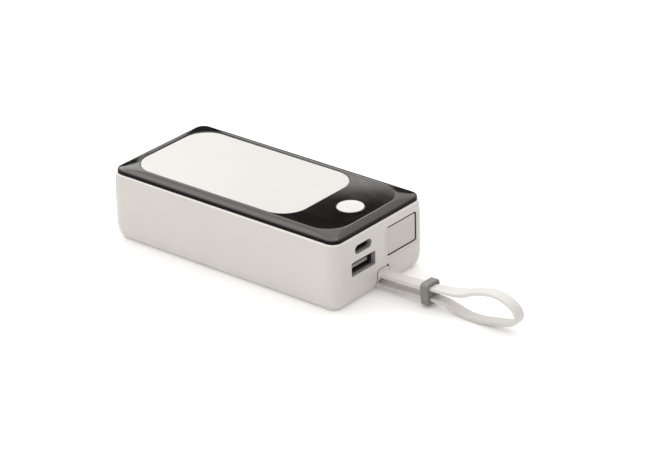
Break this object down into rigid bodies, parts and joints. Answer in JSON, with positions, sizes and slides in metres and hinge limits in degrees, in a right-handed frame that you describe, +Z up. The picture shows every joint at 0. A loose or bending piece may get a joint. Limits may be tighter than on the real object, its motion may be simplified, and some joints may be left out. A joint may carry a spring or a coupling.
{
  "type": "power bank",
  "caption": "Slab power bank with a glossy black top frame, flush work light, round push button, USB sockets, end display and a looped strap with slider.",
  "frame": {"origin": "centre of the underside of the white shell, on the surface it stands on", "axes": "+X towards the port end along the length, +Y away from the side nearest the sockets, +Z up through the work light"},
  "size_m": [0.173, 0.0542, 0.0303],
  "materials": {
    "white_shell": "fine satin moulded plastic",
    "black_gloss": "polished black",
    "opal_diffuser": "opal, smooth satin",
    "foam_tape": "adhesive foam",
    "white_inner": "matt moulded plastic",
    "aluminium_board": "white-masked aluminium board",
    "led_phosphor": "yellow phosphor gel",
    "steel": "zinc-plated steel",
    "white_button": "semi-gloss plastic",
    "black_inner": "matt black plastic",
    "socket_steel": "drawn stainless steel",
    "circuit_board": "green solder mask",
    "gold_contacts": "gold flash",
    "display_window": "tinted window over a white display",
    "ferrite": "pressed ferrite",
    "tantalum": "moulded epoxy",
    "ceramic": "sintered ceramic",
    "cell_wrap": "heat-shrink wrap",
    "nickel": "bright nickel",
    "foam": "closed-cell foam",
    "red_wire": "silicone insulation",
    "black_wire": "silicone insulation",
    "strap_rubber": "smooth silicone",
    "grey_slider": "fine texture"
  },
  "bodies": {
    "housing": {"lower_shell": "white_shell", "top_frame": "black_gloss", "light_diffuser": "opal_diffuser", "diffuser_tape": "foam_tape", "light_tray": "white_inner", "led_board": "aluminium_board", "light_leds": "led_phosphor", "tray_screws": "steel", "switch_body": "black_inner", "switch_cover": "steel", "main_board": "circuit_board", "board_screws": "steel", "usb_a_shell": "socket_steel", "usb_a_tongue": "black_inner", "usb_a_contacts": "gold_contacts", "usb_c_shell": "socket_steel", "usb_c_tongue": "black_inner", "usb_c_contacts": "gold_contacts", "display_window": "display_window", "display_module": "white_inner", "power_inductor": "ferrite", "charge_chip": "black_inner", "protection_chips": "black_inner", "bulk_capacitors": "tantalum", "chip_capacitors": "ceramic", "battery_cell_left": "cell_wrap", "battery_cell_right": "cell_wrap", "cell_insulators": "white_inner", "cell_saddles": "black_inner", "foam_strips": "foam", "nickel_strip_front": "nickel", "nickel_strip_rear": "nickel", "battery_lead_red": "red_wire", "battery_lead_black": "black_wire", "light_lead_red": "red_wire", "light_lead_black": "black_wire", "strap_anchor": "white_shell", "strap": "strap_rubber"},
    "button": {"button_cap": "white_button", "switch_plunger": "black_inner"},
    "slider": {"strap_slider": "grey_slider"}
  },
  "joints": [
    {"name": "button_press", "type": "slide", "parent": "housing", "child": "button", "axis": [0, 0, -1], "range_m": [0, 0.0003], "stiffness_N_per_m": 5000},
    {"name": "slider_slide", "type": "slide", "parent": "housing", "child": "slider", "axis": [0.9982, 0, 0.0599], "range_m": [-0.014, 0.002]}
  ]
}
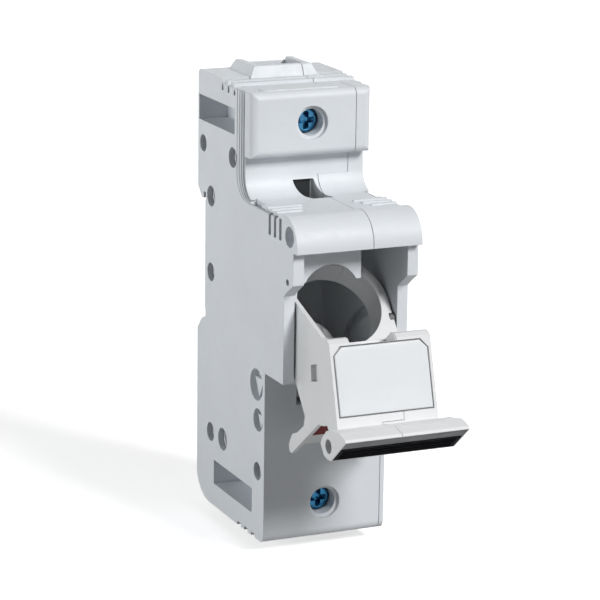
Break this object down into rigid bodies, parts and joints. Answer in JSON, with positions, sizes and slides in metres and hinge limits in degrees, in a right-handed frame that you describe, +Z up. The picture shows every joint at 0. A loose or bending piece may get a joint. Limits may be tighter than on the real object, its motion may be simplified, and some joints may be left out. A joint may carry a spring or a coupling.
{
  "type": "fuse switch disconnector",
  "caption": "Rail-mounted housing for a cylindrical fuse link, with a swing-out fuse carrier, screw clamps at both ends and a sliding rail latch",
  "frame": {"origin": "Middle of the flat floor of the rail seat, on the centre line of the mounting rail", "axes": "X is the width, +X the right side seen from the front; -Y is the front with the carrier, +Y points to the rail; +Z is up"},
  "size_m": [0.036, 0.0994, 0.1257],
  "materials": {
    "housing_plastic": "moulded light grey, fine satin grain",
    "carrier_plastic": "moulded pale grey, satin",
    "insert_plastic": "smooth white",
    "dark_plastic": "dark grey, ribbed",
    "red_lens": "dark red, clear",
    "circuit_board": "coated board",
    "tinned_copper": "tin plated, soft sheen",
    "zinc_steel": "blue zinc plating",
    "spring_steel": "bright spring steel",
    "rivet_steel": "bright steel"
  },
  "bodies": {
    "housing": {"housing_left": "housing_plastic", "housing_right": "housing_plastic", "housing_rivets": "rivet_steel", "upper_contact": "tinned_copper", "lower_contact": "tinned_copper", "upper_contact_spring": "spring_steel", "lower_contact_spring": "spring_steel", "latch_spring": "spring_steel"},
    "carrier": {"carrier_left": "carrier_plastic", "carrier_right": "carrier_plastic", "guide_pins": "rivet_steel", "marking_insert": "insert_plastic", "grip_plate": "dark_plastic", "indicator_lens": "red_lens", "indicator_board": "circuit_board", "indicator_leads": "tinned_copper"},
    "upper_cage": {"upper_clamp_cage": "zinc_steel"},
    "lower_cage": {"lower_clamp_cage": "zinc_steel"},
    "upper_screw": {"upper_clamp_screw": "zinc_steel"},
    "lower_screw": {"lower_clamp_screw": "zinc_steel"},
    "latch": {"rail_latch": "housing_plastic"}
  },
  "joints": [
    {"name": "carrier_swing", "type": "hinge", "parent": "housing", "child": "carrier", "pos_m": [0, -0.048, -0.038], "axis": [-1, 0, 0], "range_deg": [0, 50]},
    {"name": "upper_screw_turn", "type": "hinge", "parent": "housing", "child": "upper_screw", "pos_m": [0, -0.02, 0.0416], "axis": [0, 1, 0], "range_deg": [0, 2025]},
    {"name": "upper_cage_slide", "type": "slide", "parent": "housing", "child": "upper_cage", "axis": [0, -1, 0], "range_m": [0, 0.0045]},
    {"name": "lower_screw_turn", "type": "hinge", "parent": "housing", "child": "lower_screw", "pos_m": [0, -0.03, -0.0616], "axis": [0, 1, 0], "range_deg": [0, 2025]},
    {"name": "lower_cage_slide", "type": "slide", "parent": "housing", "child": "lower_cage", "axis": [0, -1, 0], "range_m": [0, 0.0045]},
    {"name": "latch_slide", "type": "slide", "parent": "housing", "child": "latch", "axis": [0, 0, -1], "range_m": [0, 0.003], "stiffness_N_per_m": 1200, "springref_m": -0.002, "deforming": ["latch_spring"]}
  ],
  "couplings": [
    {"joint": "upper_screw_turn", "follows": "upper_cage_slide", "rad_per_m": 7853.9},
    {"joint": "lower_screw_turn", "follows": "lower_cage_slide", "rad_per_m": 7853.9}
  ]
}
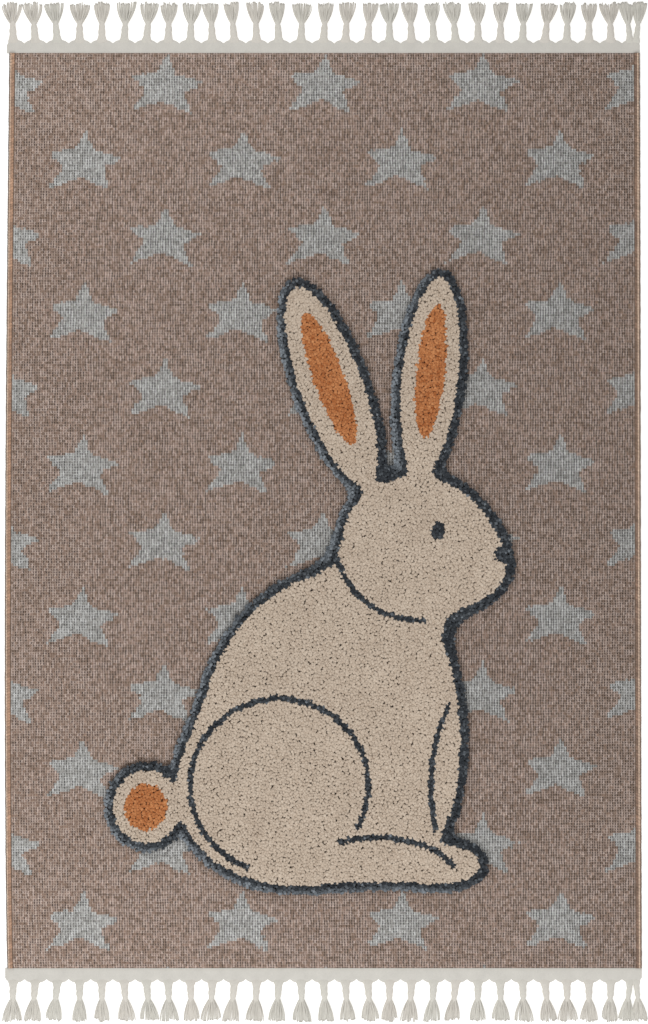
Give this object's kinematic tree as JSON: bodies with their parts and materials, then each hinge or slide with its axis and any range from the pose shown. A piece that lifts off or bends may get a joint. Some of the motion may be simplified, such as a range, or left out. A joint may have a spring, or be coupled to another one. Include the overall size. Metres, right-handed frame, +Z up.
{
  "type": "kids rug with raised pile picture and fringed ends",
  "caption": "Flat rectangular woven rug with a raised pile rabbit picture, stitched sides and a cotton band with knotted tassels on each end.",
  "frame": {"origin": "centre of the cloth's underside, on the floor", "axes": "+Z up from the floor; +Y along the rug towards the top of its picture; +X to the right"},
  "size_m": [1.2151, 1.9239, 0.015],
  "materials": {
    "woven_ground": "flat ribbed weave of taupe and brown melange yarn, with pale blue-grey stars",
    "pile_cream": "matt cream cut pile",
    "pile_slate": "matt dark slate cut pile",
    "pile_orange": "matt terracotta orange cut pile",
    "selvedge_yarn": "overlocked tan and orange yarn",
    "band_cotton": "plain off-white cotton band and tassels"
  },
  "bodies": {
    "root": {"rug_cloth": "woven_ground", "selvedge_left": "selvedge_yarn", "selvedge_right": "selvedge_yarn", "fringe_top": "band_cotton", "fringe_bottom": "band_cotton"}
  },
  "joints": []
}
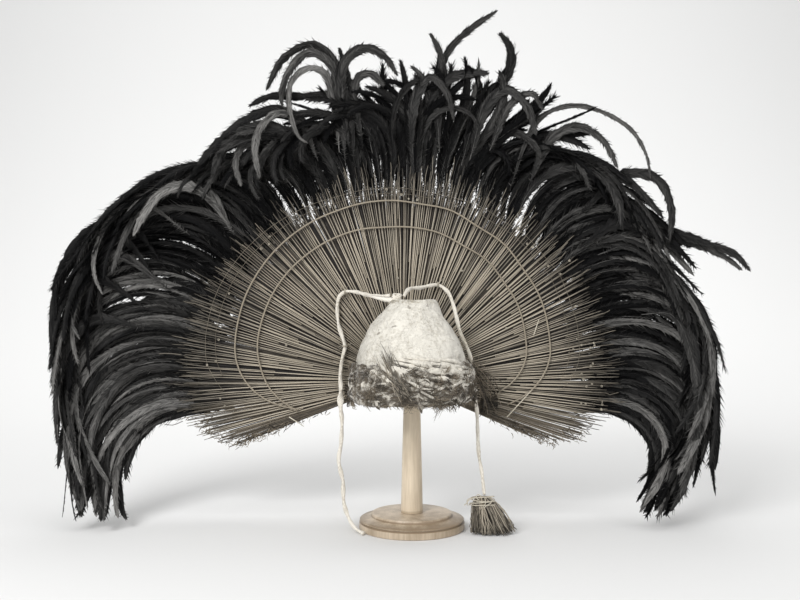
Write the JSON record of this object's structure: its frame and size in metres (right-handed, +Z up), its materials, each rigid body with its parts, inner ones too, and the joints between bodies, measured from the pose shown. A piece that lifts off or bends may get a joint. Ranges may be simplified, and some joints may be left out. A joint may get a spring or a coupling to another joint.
{
  "type": "feathered headdress on a display stand",
  "caption": "Bell-shaped bark-cloth cap with a half-round fan of sticks and long drooping black plumes, a tie cord and a fibre tassel, on a turned wooden stand.",
  "frame": {"origin": "middle of the stand's flat underside", "axes": "+Z up, +X to the wearer's left (the viewer's right), -Y to the front, the side the cap stands on"},
  "size_m": [1.1015, 0.2344, 0.8109],
  "materials": {
    "turned_wood": "satin wax over pale turned wood, darker with age",
    "bark_cloth": "matt off-white beaten bark cloth, mottled",
    "frayed_bark": "matt grey-brown wound and frayed bark cloth",
    "stick": "satin split sticks, grey-brown",
    "dark_stick": "matt dark brown split sticks",
    "cane": "satin cane",
    "feather": "black cock feathers with a soft sheen",
    "cord": "matt off-white twisted bark-cloth cord",
    "fibre": "matt dark brown plant fibre"
  },
  "bodies": {
    "root": {"stand_base": "turned_wood", "stand_pole": "turned_wood", "cap_shell": "bark_cloth", "cap_band": "frayed_bark", "grass_tuft": "stick", "lashing_left": "fibre", "lashing_right": "fibre", "fan_hub": "fibre", "front_sticks_1": "stick", "front_sticks_2": "stick", "front_sticks_3": "stick", "front_sticks_4": "stick", "front_sticks_5": "stick", "front_sticks_6": "stick", "front_sticks_7": "stick", "front_sticks_8": "stick", "back_sticks_1": "dark_stick", "back_sticks_2": "dark_stick", "back_sticks_3": "dark_stick", "back_sticks_4": "dark_stick", "back_sticks_5": "dark_stick", "back_sticks_6": "dark_stick", "outer_hoop": "cane", "inner_hoop": "cane", "plume_01": "feather", "plume_02": "feather", "plume_03": "feather", "plume_04": "feather", "plume_05": "feather", "plume_06": "feather", "plume_07": "feather", "plume_08": "feather", "plume_09": "feather", "plume_10": "feather", "plume_11": "feather", "plume_12": "feather", "plume_13": "feather", "plume_14": "feather", "plume_15": "feather", "plume_16": "feather", "plume_17": "feather", "plume_18": "feather", "cord_knot": "cord", "left_cord": "cord", "right_cord": "cord", "left_tie_upper": "cord", "left_tie_lower": "cord", "right_tie": "cord", "tassel": "fibre"}
  },
  "joints": []
}
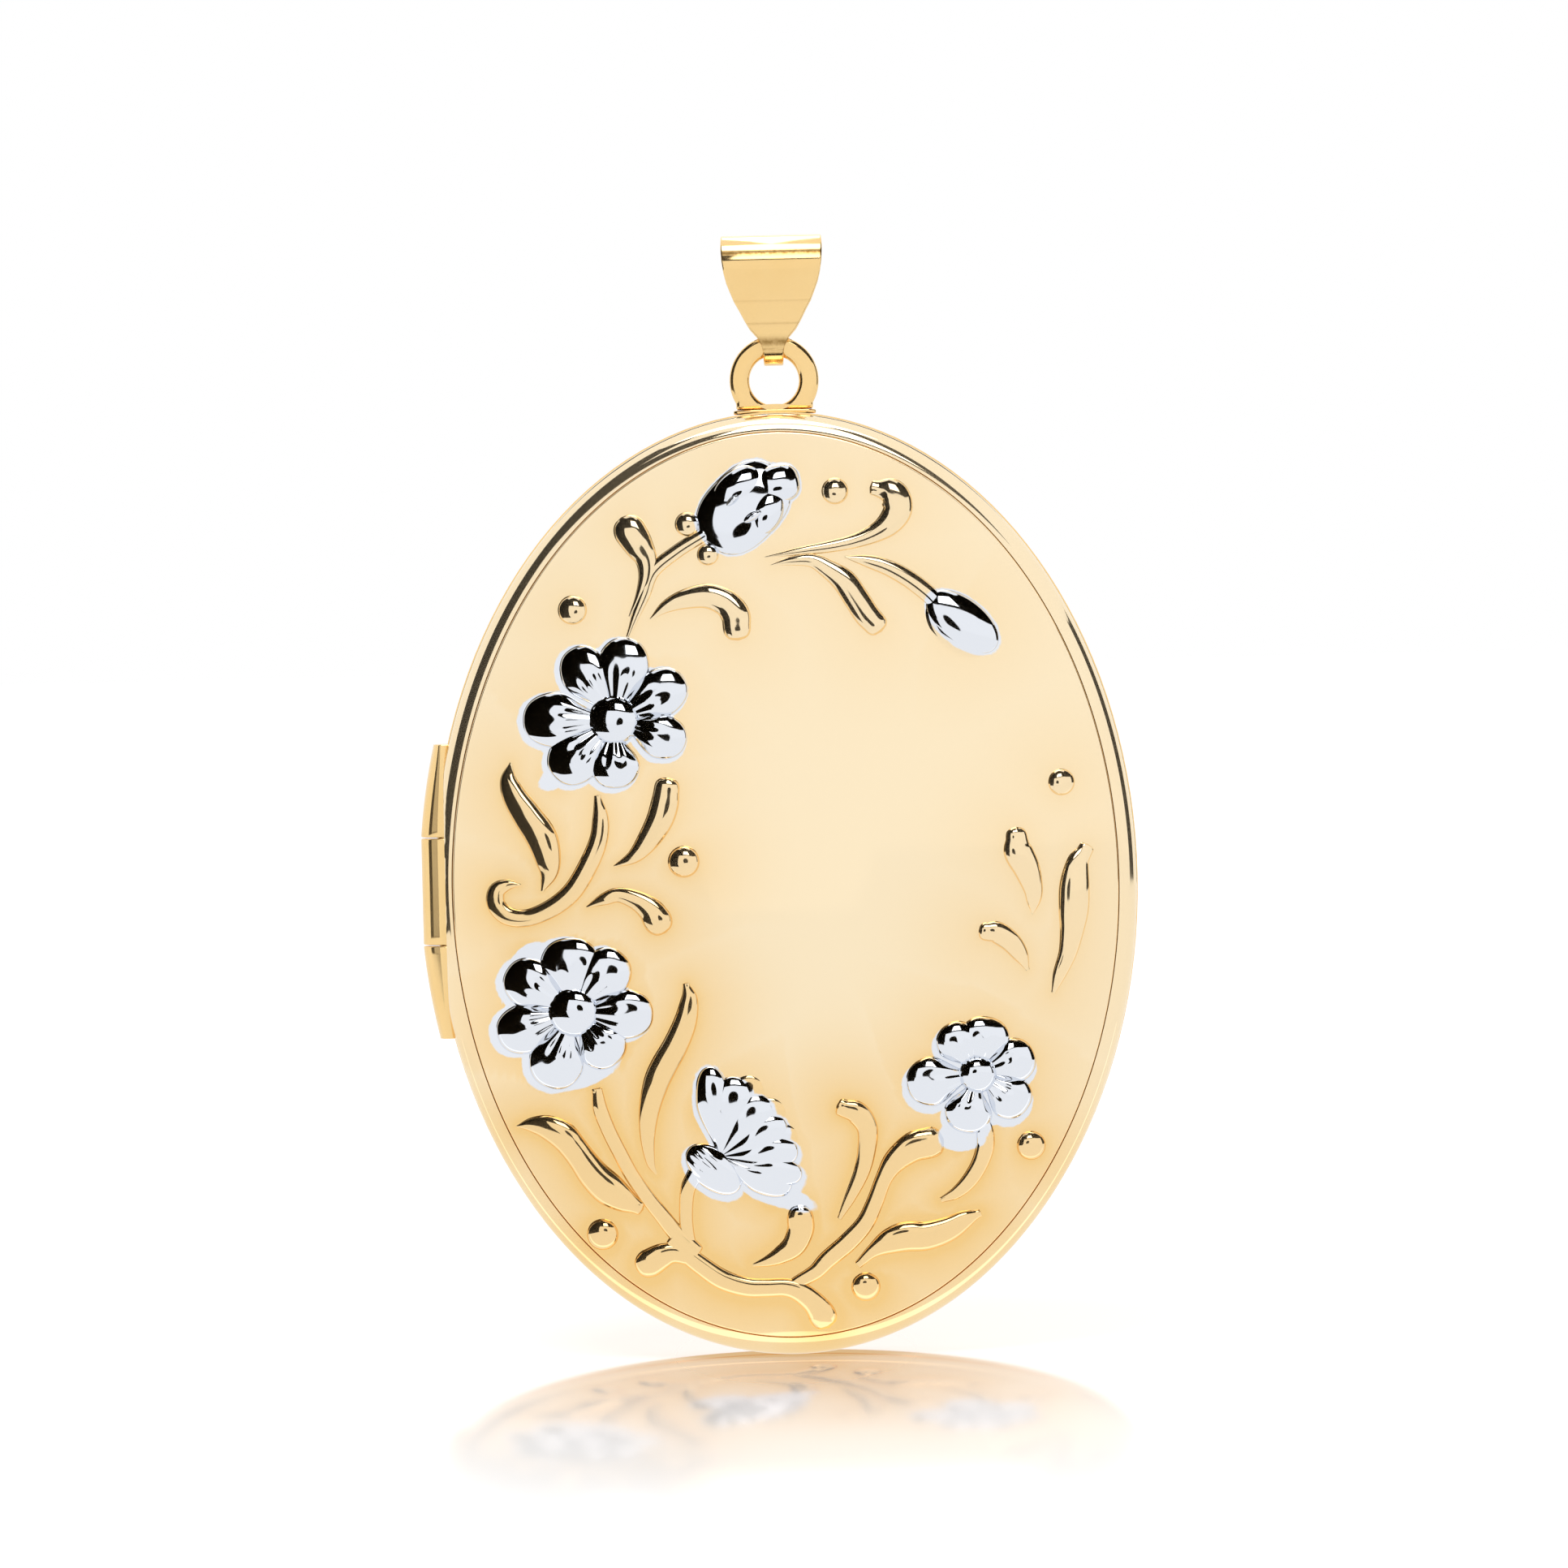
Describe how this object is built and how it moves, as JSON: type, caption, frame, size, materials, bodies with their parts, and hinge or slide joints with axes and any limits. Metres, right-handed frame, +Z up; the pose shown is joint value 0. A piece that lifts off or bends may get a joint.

> [What you should do] Identify each line in the entries with the word "their" and copy it.

> [Answer below]
Give this object's kinematic tree as JSON: bodies with their parts and materials, then each hinge or slide with its axis and any range from the pose shown. A piece that lifts off or bends may get a joint. Some of the motion may be simplified, such as a range, or left out. A joint may have a spring, or be coupled to another one. Include the overall size. Metres, right-handed frame, +Z up.
Describe how this object is built and how it moves, as JSON: type, caption, frame, size, materials, bodies with their parts, and hinge or slide joints with axes and any limits. Metres, right-handed frame, +Z up; the pose shown is joint value 0. A piece that lifts off or bends may get a joint.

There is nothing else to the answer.